Kemudian, FSGI juga mendorong pemerintah untuk menjamin keamanan warga sekolah oleh penegak hukum. Hal itu dapat berupa pembatasan persyaratan jaminan yang ketata oleh pihak berwenang ketika ada yang hendak melakukan kampanye di lembaga pendidikan.
Ketua Tim Kajian Hukum FSGI, Guntur Ismail, menyatakan, peraturan itu dibuat untuk tujuan mendamaikan dan mensejahterakan. Peraturan melayani kebutuhan manusia, mengikuti dinamika perkembangan pola pikir manusia. Peraturan bisa berubah sesuai perkembangan zaman. Hukum membicarakan pencegahan dan akibat serta untung-rugi.
“MK itu membicarakan pertimbangan dasar hukum pengelolaan negara dalam hal ini pemilu. Hukum dibangun atas kesepakatan. Apabila penyelenggara negara bersepakat menjadikan SMA dan SMK untuk tempat kampanye tidak masalah sepanjang risiko kerugian dapat diminimalisir dan ada jaminan keamanan dari penegak hukum, pemerintah, dinas pendidikan, dan kepala sekolah,” jelas dia.
Guntur menyatakan, ketika kegiatan kampanye dilakukan di sekolah, penegak hukum wajib mengamankan peserta didik per sekolah sebanyak 200-350 orang. Jumlah peserta didik sebagai pemilih pemula yang sebanyak itu tidak akan menyulitkan Polsek, Polres, dan Koramil dalam penjagaan keamanan.
“Apabila pemerintah dapat menjamin ada manfaat pendidikan politik yang lebih besar kepada pemilih pemula dan risiko kerugian dapat diperkecil dengan adanya jaminan keamanan oleh penegak hukum,maka silahkan adakan kampanye di sekolah dengan batasan persyaratan jaminan yang ketat oleh pihak berwenang,” kata dia.
MK memperbolehkan peserta pemilu berkampanye di fasilitas pemerintah dan pendidikan, dalam hal ini sekolah dan kampus, sepanjang tidak menggunakan atribut kampanye. Hal itu merupakan bunyi Putusan MK Nomor 65/PUU-XXI/2023 yang dibacakan pada Selasa (15/8/2023).
FSGI telah menyayangkan keputusan yang memperbolehkan kampanye untuk dilakukan di fasilitas pendidikan itu. Ada sejumlah alasan yang FSGI sebutkan, salah satunya terkait persyaratan ‘tanpa atribut’ yang dinilai tidak semerta-merta menghilangkan relasi kuasa dan uang dan dapat membahayakan netralitas lembaga pendidikan.

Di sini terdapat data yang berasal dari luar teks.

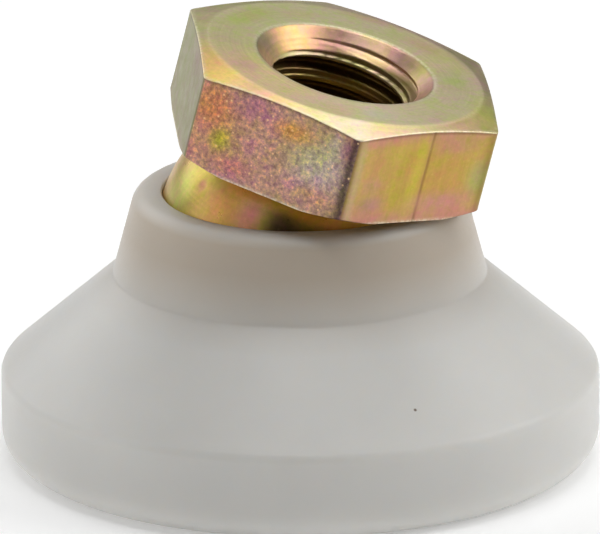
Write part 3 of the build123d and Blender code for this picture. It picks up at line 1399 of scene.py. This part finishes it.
    def bore_tint(self, spoke: np.ndarray, r: np.ndarray, z: np.ndarray) -> np.ndarray:
        """Plating colour down the hole.

        The countersink takes a ring of colours, and is rubbed paler low down round 100 degrees.
        Below it the crests of the thread are pale and the roots are dull, and everything
        darkens with depth.

        Args:
            spoke: angles from corner 0.
            r, z: radii and heights of the points.

        Returns:
            Linear colours.
        """
        sink = self.round_the_axis(spoke, r, [
            (60, (178, 144, 118)), (90, (190, 158, 136)), (110, (202, 170, 148)),
            (140, (216, 172, 160)), (165, (220, 182, 164)), (190, (224, 176, 150)), (210, (232, 186, 128)),
            (228, (222, 178, 134)), (245, (192, 170, 150)), (270, (184, 172, 150)),
            (330, (182, 166, 140))])
        top = self.underside + self.height
        degrees = np.degrees(spoke) % 360
        rubbed = smooth((top - z - 0.7) / 0.4) * np.exp(-((degrees - 100.0) / 45.0)**2)
        sink = sink * (1 + 0.4 * rubbed)[..., None]
        crest, root = linear((212, 194, 158)), linear((124, 102, 64))
        high = smooth((self.major / 2 - 0.55 - r) / 0.35)[..., None]
        wall = root + (crest - root) * high
        deep = smooth((top - z - 2.1) / 1.5)[..., None]
        wall = wall + (wall * np.array([1.15, 1.10, 0.72]) - wall) * deep
        inside = smooth((top - z - self.countersink_margin - 0.35) / 0.5)
        cone = self.major / 2 + self.countersink_margin - (top - z)
        under = np.clip((r - cone) / 0.10, 0, 1) * inside
        deeper = smooth((self.bored + 0.02 - cone) / 0.06)
        share = np.maximum(under, deeper)[..., None]
        return sink + (wall - sink) * share


# ---------------------------------------------------------------- studio


@dataclass
class Softbox:
    """One soft light: where it stands, what it faces, its size and its brightness."""

    name: str
    at: tuple[float, float, float]
    size: float
    brightness: float
    aim: tuple[float, float, float] = (0.0, 0.0, 0.015)

    def place(self) -> None:
        """Hang the light. Its power is pi x area x brightness, so brightness is its radiance."""
        lamp = bpy.data.lights.new(self.name, "AREA")
        lamp.shape = "SQUARE"
        lamp.size = self.size
        lamp.energy = math.pi * self.size**2 * self.brightness
        rig = bpy.data.objects.new(self.name, lamp)
        rig.location = self.at
        way = Vector(self.aim) - Vector(self.at)
        rig.rotation_euler = way.to_track_quat("-Z", "Y").to_euler()
        bpy.context.scene.collection.objects.link(rig)


@dataclass
class Studio:
    """A pale floor, soft lights and the camera."""

    camera_elevation: float = 17.783
    camera_distance: float = 0.8
    target_height: float = 0.015031
    camera_roll: float = -0.231
    lens: float = 605.112
    sensor: float = 36.0
    floor_size: float = 8.0
    ambient: float = 0.02
    floor_glow: float = 0.22
    lights: tuple[Softbox, ...] = (
        Softbox("right_box", (0.55, 0.02, 0.42), 0.50, 2.5),
        Softbox("top_box", (0.0, -0.05, 0.80), 0.50, 3.0),
        Softbox("high_box", (0.22, 0.42, 0.66), 0.30, 1.25),
        Softbox("back_box", (0.0, 0.60, 0.50), 0.60, 0.65),
        Softbox("back_left_box", (-0.45, 0.42, 0.35), 0.50, 1.6),
        Softbox("back_right_box", (0.45, 0.42, 0.35), 0.50, 0.3),
        Softbox("low_left_box", (-0.60, 0.0, 0.20), 0.35, 1.0),
        Softbox("front_left_box", (-0.50, -0.40, 0.35), 0.45, 0.55),
    )

    def camera(self) -> None:
        """Stand the camera: a long lens, so that the view is nearly without perspective."""
        up_angle = math.radians(self.camera_elevation)
        roll = math.radians(self.camera_roll)
        back = Vector((0.0, -math.cos(up_angle), math.sin(up_angle)))
        right, up = Vector((1.0, 0.0, 0.0)), Vector((0.0, math.sin(up_angle), math.cos(up_angle)))
        across = right * math.cos(roll) + up * math.sin(roll)
        over = up * math.cos(roll) - right * math.sin(roll)
        data = bpy.data.cameras.new("camera")
        data.sensor_width = self.sensor
        data.lens = self.lens
        data.clip_start, data.clip_end = 0.05, 50.0
        rig = bpy.data.objects.new("camera", data)
        place = Vector((0, 0, self.target_height)) + back * self.camera_distance
        basis = Matrix((across, over, back)).transposed().to_4x4()
        rig.matrix_world = Matrix.Translation(place) @ basis
        bpy.context.scene.collection.objects.link(rig)
        bpy.context.scene.camera = rig

    def floor(self) -> None:
        """Lay a plain pale floor."""
        half = self.floor_size / 2
        mesh = bpy.data.meshes.new("studio_floor")
        mesh.from_pydata([(-half, -half, 0), (half, -half, 0), (half, half, 0), (-half, half, 0)],
                         [], [(0, 1, 2, 3)])
        floor = bpy.data.objects.new("studio_floor", mesh)
        bpy.context.scene.collection.objects.link(floor)
        bench = Bench("pale_floor")
        bench.shader.inputs["Base Color"].default_value = (0.93, 0.93, 0.93, 1.0)
        bench.shader.inputs["Roughness"].default_value = 0.9
        bench.shader.inputs["Specular IOR Level"].default_value = 0.1
        away = bench.vector("LENGTH", bench.place(), out="Value")
        glow = bench.range(away, 0.3, 1.1, self.floor_glow, self.floor_glow + 0.7)
        bench.join(glow, bench.shader.inputs["Emission Strength"])
        bench.shader.inputs["Emission Color"].default_value = (1.0, 1.0, 1.0, 1.0)
        mesh.materials.append(bench.material)

    def air(self) -> None:
        """Even, dim light from all round."""
        world = bpy.data.worlds.new("studio_air")
        world.use_nodes = True
        glow = world.node_tree.nodes["Background"]
        glow.inputs["Color"].default_value = (1.0, 0.995, 0.985, 1.0)
        glow.inputs["Strength"].default_value = self.ambient
        bpy.context.scene.world = world

    def build(self) -> None:
        """Set the whole studio up, with a plain view transform."""
        self.air()
        self.floor()
        for box in self.lights:
            box.place()
        self.camera()
        bpy.context.scene.view_settings.view_transform = "Standard"


def main() -> None:
    """Build the studio and then each piece, and report them."""
    logging.basicConfig(level=logging.INFO, format="%(name)s: %(message)s")
    Studio().build()
    nut = NutFrame()
    for maker in (FootMoulding(), SwivelBall(), TappedHexagon()):
        piece = maker.build(nut)
        log.info("%s has %d faces", piece.name, len(piece.data.polygons))


if __name__ == "__main__":
    main()
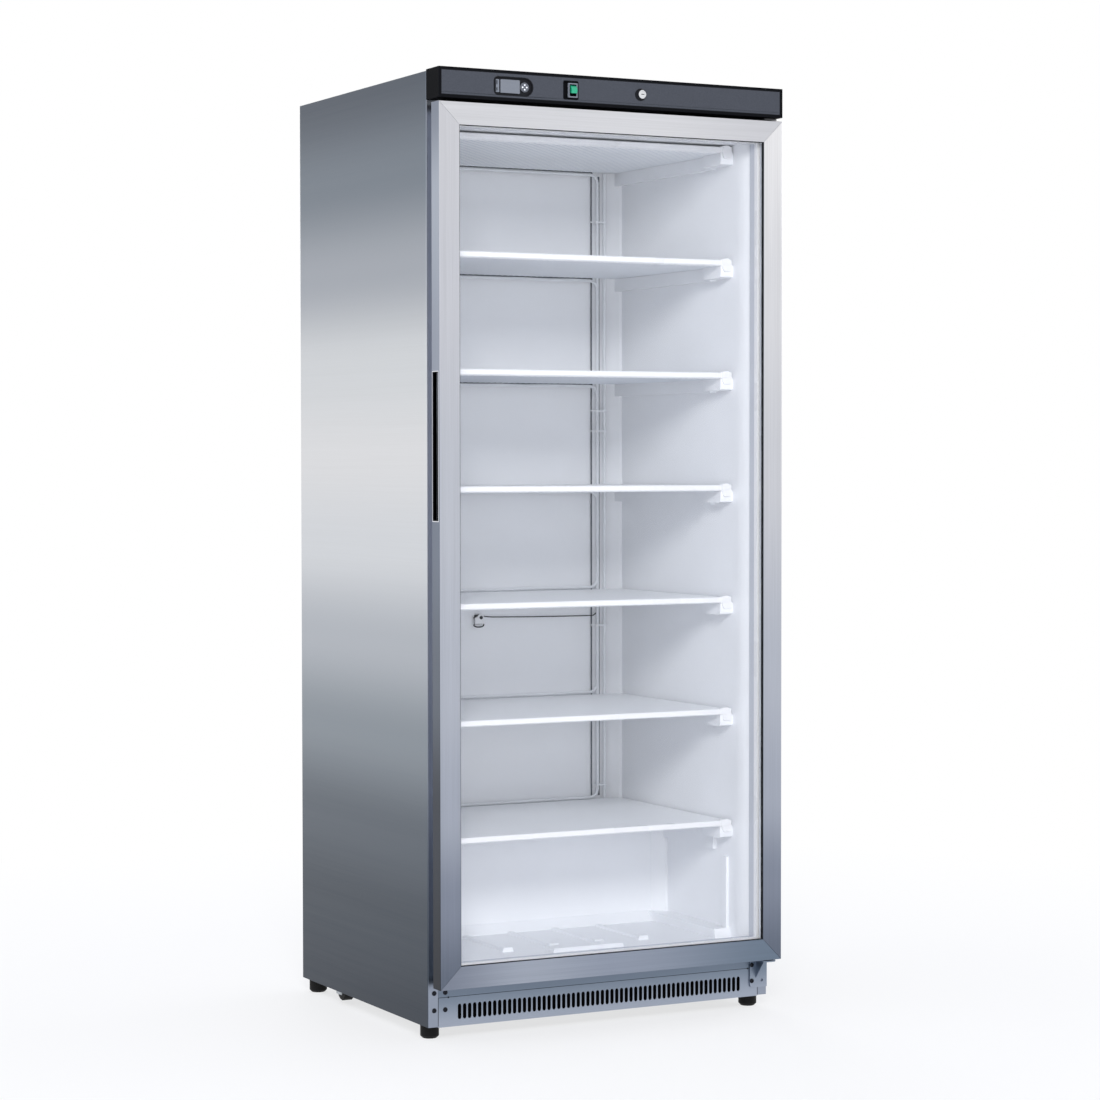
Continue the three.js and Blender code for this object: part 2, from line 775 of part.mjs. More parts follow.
// The lower hinge: an angle plate with a gusset under its tab and the pin the door stands on.
function lowerBracket() {
  const face = [
    ...corners([bracketRight, bracketLow], [bracketRight, bracketTabTop], [bracketLeft, bracketTabTop]),
    ...arc(bracketLeft + bracketCorner, bracketLow + bracketCorner, bracketCorner, 180, 270, 3),
  ];
  const hole = circle(halfWidth - bracketHole.inset, bracketHole.level, bracketHole.radius, 10);
  const plate = alongY(face, -seatGap - bracketGauge, -seatGap, [hole]);
  const tab = alongZ(tabOutline(), bracketTabTop - bracketGauge, bracketTabTop);
  const gussetX = halfWidth - gusset.inset;
  const root = -seatGap - bracketGauge / 2;
  const under = bracketTabTop - bracketGauge / 2;
  const web = alongX(
    corners([root, bracketLow + gusset.rise], [root, under], [-gusset.reach, under]),
    gussetX - gusset.gauge / 2, gussetX + gusset.gauge / 2,
  );
  const pin = rod(pinRadius, at(hingeX, hingeY, bracketTabTop - bracketGauge / 2),
    at(hingeX, hingeY, doorBottom + pinEngagement), 16);
  return joined(plate, tab, web, pin);
}

cabinet.add(mesh('hinge_bracket_lower', lowerBracket(), stainless));

// The upper hinge: a tab in the gap between door and header, with its pin pointing down.
function upperBracket() {
  const high = headerBottom - upperTabGap;
  const low = high - bracketGauge;
  const tab = alongZ(tabOutline(), low, high);
  const leg = block(bracketLeft + bracketGauge, bracketRight, -seatGap - bracketGauge, -seatGap,
    doorTop - upperPlateLow, high);
  const pin = rod(pinRadius, at(hingeX, hingeY, doorTop - pinEngagement),
    at(hingeX, hingeY, low + bracketGauge / 2), 16);
  return joined(tab, leg, pin);
}

cabinet.add(mesh('hinge_bracket_upper', upperBracket(), stainless));

// ---------- Header ----------

const headerFrame = { x0: -halfWidth, x1: halfWidth, z0: headerBottom, z1: headerTop };
const fasciaFrame = inset(headerFrame, headerRim + seatGap);
const fasciaFront = doorFront + fasciaSetBack;
const fasciaBack = fasciaFront + fasciaThickness;
const controlLevel = (headerBottom + headerTop) / 2 - 1;
const rimDepth = 2.6;
const controlBack = -12;

const lockX = 56;
const camLength = 47;
const camWidth = 12;
const camThickness = 3;
const camSetBack = 21;
const camClearance = 3;
const camFront = doorFront + camSetBack;
const camSlot = {
  x0: lockX - camWidth,
  x1: lockX + camLength + runPast,
  y0: camFront - camClearance,
  y1: camFront + camThickness + camClearance,
};

function headerHousing() {
  const rimBack = doorFront + rimDepth;
  const profile = corners(
    [0, doorFront], [headerRim, doorFront], [headerRim, rimBack], [headerWall, rimBack],
    [headerWall, -seatGap], [0, -seatGap],
  );
  const slot = block(camSlot.x0, camSlot.x1, camSlot.y0, camSlot.y1,
    headerBottom - runPast, headerBottom + headerWall + runPast);
  return without(solid(frameRing(profile, headerFrame)), slot);
}

cabinet.add(mesh('header_housing', headerHousing(), blackPlastic));

const thermostatInset = 118.5;
const thermostatWidth = 86.5;
const switchInset = 270.8;
const switchWidth = 34;
const thermostatLeft = thermostatInset - halfWidth;
const switchLeft = switchInset - halfWidth;
const thermostat = {
  x0: thermostatLeft, x1: thermostatLeft + thermostatWidth, half: 18.3,
  leftRound: 9, wall: 1.6, floorDepth: 5, floor: 2,
};
const switchPocket = {
  x0: switchLeft, x1: switchLeft + switchWidth, half: 18.5, round: 3, wall: 1.2, floorDepth: 7, floor: 2,
};
const pocketSetBack = 0.2;
const lockBodyRadius = 8.6;

// The thermostat's pocket is nearly square on the left and a half circle on the right.
function thermostatOutline(grow) {
  const right = thermostat.half + grow;
  const left = thermostat.leftRound + grow;
  const leftX = thermostat.x0 + thermostat.leftRound;
  const leftZ = thermostat.half - thermostat.leftRound;
  return [
    ...arc(thermostat.x1 - thermostat.half, controlLevel, right, -90, 90, 8),
    ...arc(leftX, controlLevel + leftZ, left, 90, 180, 3),
    ...arc(leftX, controlLevel - leftZ, left, 180, 270, 3),
  ];
}

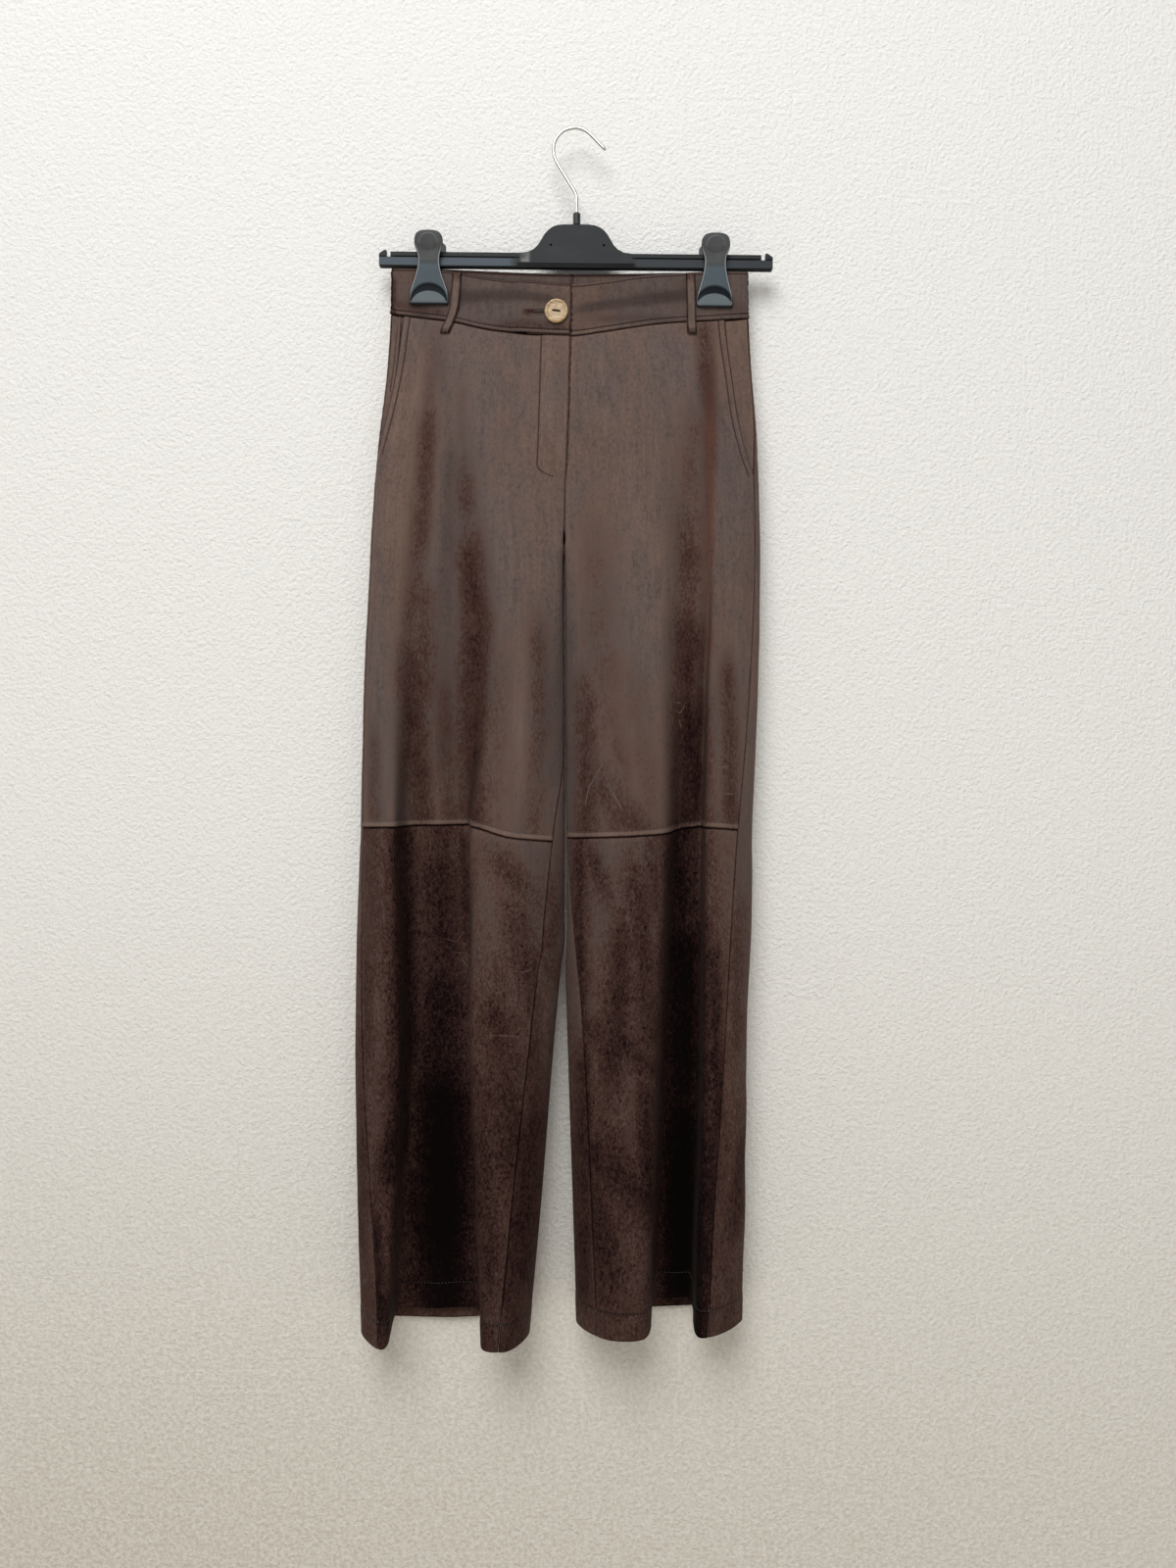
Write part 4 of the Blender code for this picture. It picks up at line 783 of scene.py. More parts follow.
DARK = {
    "front_thigh_left": rows(
        (-137, -215, -140, -300, 11, 0.24), (-140, -300, -146, -400, 11, 0.42),
        (-146, -400, -154, -470, 11, 0.34), (-144, -470, -142, -540, 16, 0.36),
        (-154, -535, -151, -620, 15, 0.58), (-151, -620, -148, -672, 15, 0.50),
        (-108, -270, -104, -350, 9, 0.16), (-104, -350, -98, -430, 12, 0.34),
        (-98, -430, -93, -500, 15, 0.58), (-95, -500, -98, -590, 18, 0.60),
        (-99, -590, -96, -668, 17, 0.58), (-124, -560, -122, -672, 12, 0.30),
        (-74, -545, -80, -650, 20, 0.22), (-36, -500, -34, -580, 11, 0.30),
        (-190, -600, -188, -655, 9, 0.26), (-36, -600, -40, -660, 12, 0.24),
    ),
    "front_thigh_right": rows(
        (124, -205, 124, -262, 10, 0.42), (112, -300, 106, -395, 15, 0.26),
        (106, -395, 108, -500, 15, 0.42), (106, -500, 108, -570, 17, 0.66),
        (108, -570, 109, -680, 18, 0.84), (20, -430, 26, -565, 20, 0.20),
        (10, -560, 12, -676, 13, 0.44), (30, -640, 56, -676, 22, 0.34),
        (143, -540, 146, -675, 10, 0.40), (36, -580, 46, -640, 12, 0.20),
        (60, -560, 70, -670, 14, 0.16),
    ),
    "front_shin_left": rows(
        (-192, -685, -188, -770, 17, 0.30), (-164, -685, -160, -880, 15, 0.72),
        (-162, -880, -170, -985, 12, 0.62), (-130, -690, -130, -740, 24, 0.50),
        (-130, -740, -130, -860, 26, 0.66), (-130, -860, -130, -960, 30, 0.80),
        (-130, -960, -130, -1060, 32, 1.10), (-134, -1060, -128, -1130, 34, 0.95),
        (-109, -690, -106, -780, 7, 0.60), (-52, -770, -44, -812, 16, 0.36),
        (-70, -860, -62, -960, 20, 0.40), (-84, -930, -84, -1010, 15, 0.34),
        (-84, -1010, -80, -1075, 14, 0.34), (-186, -1060, -182, -1120, 9, 0.62),
        (-194, -790, -196, -880, 8, 0.30), (-62, -716, -56, -724, 12, 0.34),
    ),
    "front_shin_right": rows(
        (4, -690, 6, -900, 8, 0.50), (6, -900, 10, -1090, 9, 0.72), (100, -690, 103, -800, 22, 0.86),
        (103, -800, 103, -905, 24, 1.06), (103, -905, 103, -975, 24, 0.62),
        (103, -975, 103, -1120, 24, 1.10), (42, -790, 36, -880, 14, 0.52),
        (24, -868, 60, -890, 16, 0.42), (58, -740, 66, -850, 14, 0.46), (30, -985, 58, -1010, 24, 0.42),
        (16, -1020, 24, -1060, 16, 0.40), (64, -930, 66, -1010, 9, 0.50),
        (128, -800, 132, -940, 9, 0.60), (126, -940, 128, -1130, 8, 0.55),
        (146, -1000, 146, -1090, 9, 0.46), (20, -712, 26, -728, 9, 0.38), (70, -700, 74, -740, 8, 0.40),
    ),
    "back_left": rows(
        (-42, -840, -46, -960, 12, 0.30), (-46, -960, -54, -1080, 14, 0.48),
        (-60, -1080, -64, -1150, 14, 0.29), (-24, -740, -26, -800, 10, 0.30),
        (-130, -300, -140, -520, 14, 0.43), (-140, -520, -146, -700, 18, 0.53),
        (-70, -420, -64, -640, 13, 0.40), (-142, -740, -148, -960, 24, 0.66),
        (-96, -800, -104, -1050, 16, 0.48), (-200, -800, -203, -1060, 8, 0.24),
        (-60, -640, -76, -800, 14, 0.36),
    ),
    "back_right": rows(
        (158, -980, 150, -1040, 8, 0.36), (152, -760, 150, -860, 8, 0.22),
        (118, -300, 126, -480, 13, 0.40), (126, -480, 118, -690, 17, 0.55),
        (62, -430, 56, -620, 13, 0.36), (112, -720, 106, -960, 24, 0.68),
        (60, -820, 52, -1040, 17, 0.49), (106, -960, 96, -1110, 18, 0.45),
        (8, -900, 10, -1100, 8, 0.40),
    ),
}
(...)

“Sebab, dua hal itu bisa saja disalahgunakan oleh institusi pendidikan untuk mengomersialkan panggung politik di dalam tempat pendidikan. Kondisi itu jelas berbahaya bagi netralitas lembaga pendidikan ke depannya,” ujar Ketua Dewan Pakar FSGI, Retno Listyarti, lewat keterangannya, Senin (21/8/2023).
Retno mengatakan, bahaya itu dapat semakin terlihat jika yang melakukan kampanye adalah kepala daerah setempat. Di mana, kata dia, relasi kuasa sudah jelas ada dan bahkan yang bersangkutan bisa menggunakan fasilitas sekolah tanpa mengeluarkan biaya. Ketika menggunakan aula yang berpendingin udara, maka beban listrik menjadi beban sekolah.
Alasan berikutnya yang Retno sampaikan, yakni tempat pendidikan memang boleh menjadi tempat untuk mempelajari ilmu politik. Tetapi, tidak untuk kepentingan politik elektoral tertentu. Selain itu, fasilitas pemerintah boleh digunakan untuk pencerdasan politik bangsa, tetapi tidak untuk kepentingan elektoral tertentu.
“Tempat ibadah, tempat pendidikan, dan fasilitas pemerintah seharusnya menjadi ruang netral untuk kepentingan publik. Dengan kata lain, tempat-tempat tersebut tidak dipakai untuk kepentingan elektoral tertentu. Larangan penggunaan ketiga jenis sarana tersebut harus bersifat mutlak tanpa syarat,” kata dia.